In recent times I have felt the need for more support and - in the absence of any enthusiasm on my part for an institutional sangha - I have joined an on-line sangha, the varied and large assembly of on-line dharma-practitioners around the teaching of Ken McLeod, author of "Wake Up To Your Mind", and founder of Unfettered Mind (see the link in the left column of the blog).

I've belonged to Unfettered Mind for several years now, and it is indeed my practice-mainstay, members of the virtual sangha my spiritual friends and collaborators. Modern technology means that we can meet regularly using Skype to hold conference calls across the world, New Zealand, Papua New Guinea, Texas, Canada, Los Angeles. These meetings are as warm, as friendly and as intimate as any I have joined face-to-face. I count myself very lucky to have stumbled across this resource, and grateful for what has flowed from it in terms of personal enrichment, and the touch of many dharmas.

Each week one of our small group poses a question for the rest to ponder during the week until we meet again. The questions tend to arise naturally from an earlier discussion we've had about our individual practice, how we're doing, what's 'come up' for us etc. We've established a convention of confining our reporting-in to a single sentence each, heard in silence and without questions or comments until each of us has said our short bit.

Last week's question was about 'awkwardness', and that arose in part from what we had talked about before around the topic of 'meditating standing up', a method suggested by Will Johnson, a Canadian exponent of embodiment, whose book "Aligned, Relaxed, Resilient" I took to as a duck takes to its first encounter with water, with a delighted "Quack!" Without going into detail which can be found by following the links, I can say that my practice has been transformed by standing up, and I am 'sold' on it: it's like coming home, and has led to further explorations of what I now realise is a school of Buddhism that has been kept a well-guarded secret, Ecstatic Buddhism.

Certainly, when we met at the chaplaincy training group on Sunday last, none of the participants had heard of it; several of these were experienced dharma-pactitioners and teachers of repute. I suspect, and it is only a conjecture on my part, that - as with all ecstatic traditions within the majot world faiths - ecstatic Buddhism is the object of mistrust, because of its sexual content- or at least because of its attention to psycho-sexual energies, and the immense world of sensation they entrain.
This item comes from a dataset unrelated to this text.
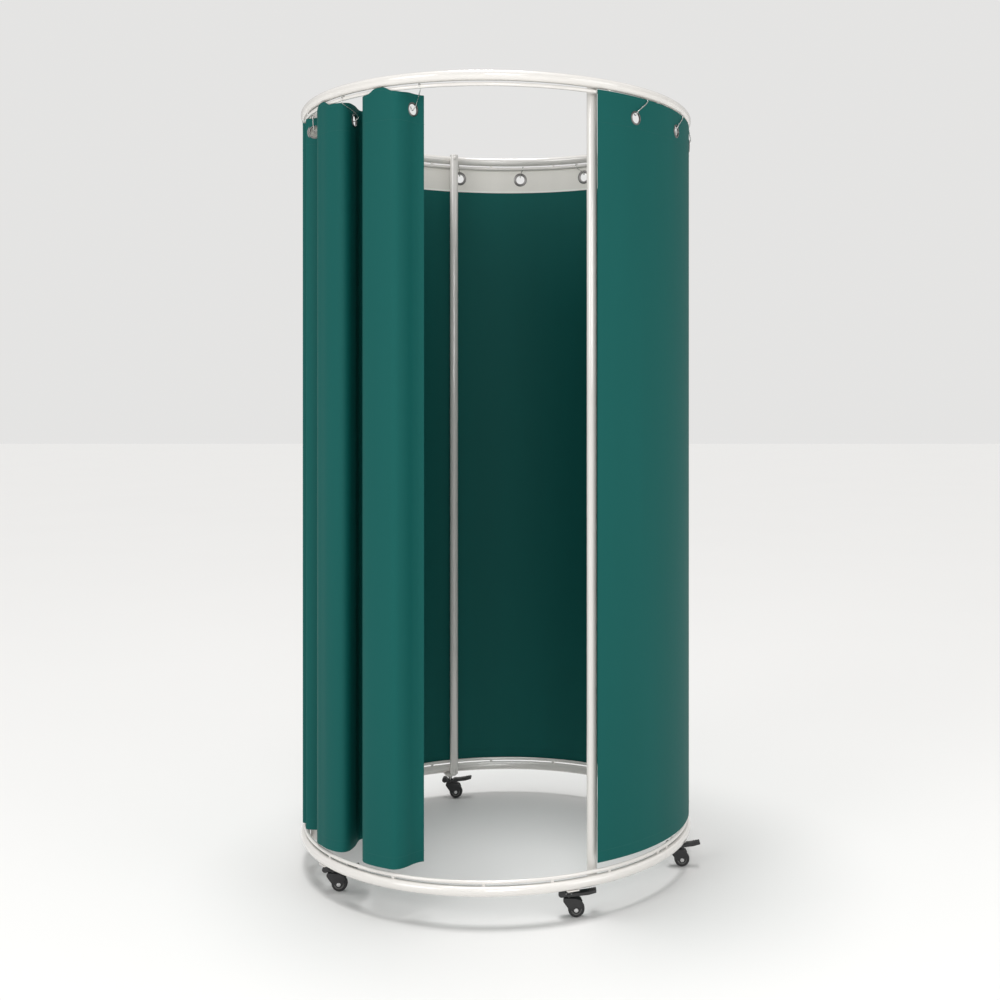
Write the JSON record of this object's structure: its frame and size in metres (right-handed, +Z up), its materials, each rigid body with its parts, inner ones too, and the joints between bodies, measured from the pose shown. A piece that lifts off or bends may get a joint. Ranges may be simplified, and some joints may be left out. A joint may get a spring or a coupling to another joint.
{
  "type": "round mobile welding curtain booth",
  "caption": "Round welding curtain screen: two tubular rings on braked swivel casters, upright posts, a taut opaque green curtain round the back and a hooked curtain drawn open at the doorway.",
  "frame": {"origin": "on the floor, at the centre of the booth", "axes": "Z up along the booth's own axis; -Y toward the open doorway, where the picture was taken from; +X to the right"},
  "size_m": [1.0697, 1.0538, 2],
  "materials": {
    "powder_coat": "off-white powder coat",
    "curtain": "dark green opaque coated cloth",
    "zinc": "zinc plated",
    "axle_steel": "plated steel",
    "black_plastic": "moulded black nylon",
    "pedal_plastic": "moulded black nylon",
    "wheel_rubber": "black rubber tread"
  },
  "bodies": {
    "frame": {"top_ring_front": "powder_coat", "top_ring_back": "powder_coat", "bottom_ring_front": "powder_coat", "bottom_ring_back": "powder_coat", "post_front_right": "powder_coat", "post_back_right": "powder_coat", "post_back_left": "powder_coat", "post_front_left": "powder_coat", "post_bolt_front_right_bottom": "zinc", "post_bolt_front_right_top": "zinc", "post_bolt_back_right_bottom": "zinc", "post_bolt_back_right_top": "zinc", "post_bolt_back_left_bottom": "zinc", "post_bolt_back_left_top": "zinc", "post_bolt_front_left_bottom": "zinc", "post_bolt_front_left_top": "zinc", "curtain_fixed_1": "curtain", "curtain_fixed_2": "curtain", "curtain_fixed_3": "curtain", "curtain_fixed_4": "curtain", "curtain_fixed_5": "curtain", "curtain_door_root": "curtain", "caster_front_right_mount": "zinc", "caster_right_mount": "zinc", "caster_back_right_mount": "zinc", "caster_back_left_mount": "zinc", "caster_left_mount": "zinc", "caster_front_left_mount": "zinc"},
    "curtain_c": {"curtain_door_c": "curtain", "curtain_hook_c": "zinc"},
    "curtain_b": {"curtain_door_b": "curtain", "curtain_hook_b": "zinc"},
    "curtain_a": {"curtain_door_a": "curtain", "curtain_hook_a": "zinc"},
    "caster_front_right_swivel": {"caster_front_right_fork": "black_plastic", "caster_front_right_axle": "axle_steel"},
    "caster_front_right_rolling_wheel": {"caster_front_right_wheel": "wheel_rubber"},
    "caster_front_right_brake": {"caster_front_right_pedal": "pedal_plastic"},
    "caster_right_swivel": {"caster_right_fork": "black_plastic", "caster_right_axle": "axle_steel"},
    "caster_right_rolling_wheel": {"caster_right_wheel": "wheel_rubber"},
    "caster_right_brake": {"caster_right_pedal": "pedal_plastic"},
    "caster_back_right_swivel": {"caster_back_right_fork": "black_plastic", "caster_back_right_axle": "axle_steel"},
    "caster_back_right_rolling_wheel": {"caster_back_right_wheel": "wheel_rubber"},
    "caster_back_right_brake": {"caster_back_right_pedal": "pedal_plastic"},
    "caster_back_left_swivel": {"caster_back_left_fork": "black_plastic", "caster_back_left_axle": "axle_steel"},
    "caster_back_left_rolling_wheel": {"caster_back_left_wheel": "wheel_rubber"},
    "caster_back_left_brake": {"caster_back_left_pedal": "pedal_plastic"},
    "caster_left_swivel": {"caster_left_fork": "black_plastic", "caster_left_axle": "axle_steel"},
    "caster_left_rolling_wheel": {"caster_left_wheel": "wheel_rubber"},
    "caster_left_brake": {"caster_left_pedal": "pedal_plastic"},
    "caster_front_left_swivel": {"caster_front_left_fork": "black_plastic", "caster_front_left_axle": "axle_steel"},
    "caster_front_left_rolling_wheel": {"caster_front_left_wheel": "wheel_rubber"},
    "caster_front_left_brake": {"caster_front_left_pedal": "pedal_plastic"}
  },
  "joints": [
    {"name": "curtain_c_draw", "type": "hinge", "parent": "frame", "child": "curtain_c", "pos_m": [0, 0, 1.9665], "axis": [0, 0, 1], "range_deg": [0, 23]},
    {"name": "curtain_b_draw", "type": "hinge", "parent": "curtain_c", "child": "curtain_b", "pos_m": [0, 0, 1.9665], "axis": [0, 0, 1], "range_deg": [0, 14]},
    {"name": "curtain_a_draw", "type": "hinge", "parent": "curtain_b", "child": "curtain_a", "pos_m": [0, 0, 1.9665], "axis": [0, 0, 1], "range_deg": [0, 9]},
    {"name": "caster_front_right_swivel_turn", "type": "hinge", "parent": "frame", "child": "caster_front_right_swivel", "pos_m": [0.19776, -0.45051, 0.0475], "axis": [0, 0, 1], "continuous": true},
    {"name": "caster_front_right_wheel_spin", "type": "hinge", "parent": "caster_front_right_swivel", "child": "caster_front_right_rolling_wheel", "pos_m": [0.21576, -0.45051, 0.02], "axis": [0, 1, 0], "continuous": true},
    {"name": "caster_front_right_brake_press", "type": "hinge", "parent": "caster_front_right_swivel", "child": "caster_front_right_brake", "pos_m": [0.19776, -0.45051, 0.0565], "axis": [0, 1, 0], "range_deg": [0, 8]},
    {"name": "caster_right_swivel_turn", "type": "hinge", "parent": "frame", "child": "caster_right_swivel", "pos_m": [0.47676, -0.12152, 0.0475], "axis": [0, 0, 1], "continuous": true},
    {"name": "caster_right_wheel_spin", "type": "hinge", "parent": "caster_right_swivel", "child": "caster_right_rolling_wheel", "pos_m": [0.49476, -0.12152, 0.02], "axis": [0, 1, 0], "continuous": true},
    {"name": "caster_right_brake_press", "type": "hinge", "parent": "caster_right_swivel", "child": "caster_right_brake", "pos_m": [0.47676, -0.12152, 0.0565], "axis": [0, 1, 0], "range_deg": [0, 8]},
    {"name": "caster_back_right_swivel_turn", "type": "hinge", "parent": "frame", "child": "caster_back_right_swivel", "pos_m": [0.33554, 0.35983, 0.0475], "axis": [0, 0, 1], "continuous": true},
    {"name": "caster_back_right_wheel_spin", "type": "hinge", "parent": "caster_back_right_swivel", "child": "caster_back_right_rolling_wheel", "pos_m": [0.35354, 0.35983, 0.02], "axis": [0, 1, 0], "continuous": true},
    {"name": "caster_back_right_brake_press", "type": "hinge", "parent": "caster_back_right_swivel", "child": "caster_back_right_brake", "pos_m": [0.33554, 0.35983, 0.0565], "axis": [0, 1, 0], "range_deg": [0, 8]},
    {"name": "caster_back_left_swivel_turn", "type": "hinge", "parent": "frame", "child": "caster_back_left_swivel", "pos_m": [-0.17712, 0.45901, 0.0475], "axis": [0, 0, 1], "continuous": true},
    {"name": "caster_back_left_wheel_spin", "type": "hinge", "parent": "caster_back_left_swivel", "child": "caster_back_left_rolling_wheel", "pos_m": [-0.15912, 0.45901, 0.02], "axis": [0, 1, 0], "continuous": true},
    {"name": "caster_back_left_brake_press", "type": "hinge", "parent": "caster_back_left_swivel", "child": "caster_back_left_brake", "pos_m": [-0.17712, 0.45901, 0.0565], "axis": [0, 1, 0], "range_deg": [0, 8]},
    {"name": "caster_left_swivel_turn", "type": "hinge", "parent": "frame", "child": "caster_left_swivel", "pos_m": [-0.47524, 0.12734, 0.0475], "axis": [0, 0, 1], "continuous": true},
    {"name": "caster_left_wheel_spin", "type": "hinge", "parent": "caster_left_swivel", "child": "caster_left_rolling_wheel", "pos_m": [-0.45724, 0.12734, 0.02], "axis": [0, 1, 0], "continuous": true},
    {"name": "caster_left_brake_press", "type": "hinge", "parent": "caster_left_swivel", "child": "caster_left_brake", "pos_m": [-0.47524, 0.12734, 0.0565], "axis": [0, 1, 0], "range_deg": [0, 8]},
    {"name": "caster_front_left_swivel_turn", "type": "hinge", "parent": "frame", "child": "caster_front_left_swivel", "pos_m": [-0.39601, -0.29196, 0.0475], "axis": [0, 0, 1], "continuous": true},
    {"name": "caster_front_left_wheel_spin", "type": "hinge", "parent": "caster_front_left_swivel", "child": "caster_front_left_rolling_wheel", "pos_m": [-0.37801, -0.29196, 0.02], "axis": [0, 1, 0], "continuous": true},
    {"name": "caster_front_left_brake_press", "type": "hinge", "parent": "caster_front_left_swivel", "child": "caster_front_left_brake", "pos_m": [-0.39601, -0.29196, 0.0565], "axis": [0, 1, 0], "range_deg": [0, 8]}
  ],
  "couplings": [
    {"joint": "curtain_b_draw", "follows": "curtain_c_draw", "ratio": 0.6087},
    {"joint": "curtain_a_draw", "follows": "curtain_c_draw", "ratio": 0.3913}
  ]
}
Such energies are released by meditation techniques that open up to our embodiment, and which are enjoined by such encouragements as "Happy Practice!" and "Relax, smile, rest".

So it was interest and curiosity that I turned to Ken McLeod's book for guidance on the matter of sex. The book is titled "Wake Up To Your Life". It runs to 478 pages and the index contains over 1,000 entries. The book is manifestly addressed to my life (and any other readers), and I know my life is as much about sex as it is about food, drink, shelter, self-esteem, relationships, money, emotions or the internal combustion engine. But the word sex isn't in the index. I found one mention, on p476, about problems with the teacher-pupil relationship.

What is it about religion and sex? What is it about Buddhism and sex? Don't YOU want to know?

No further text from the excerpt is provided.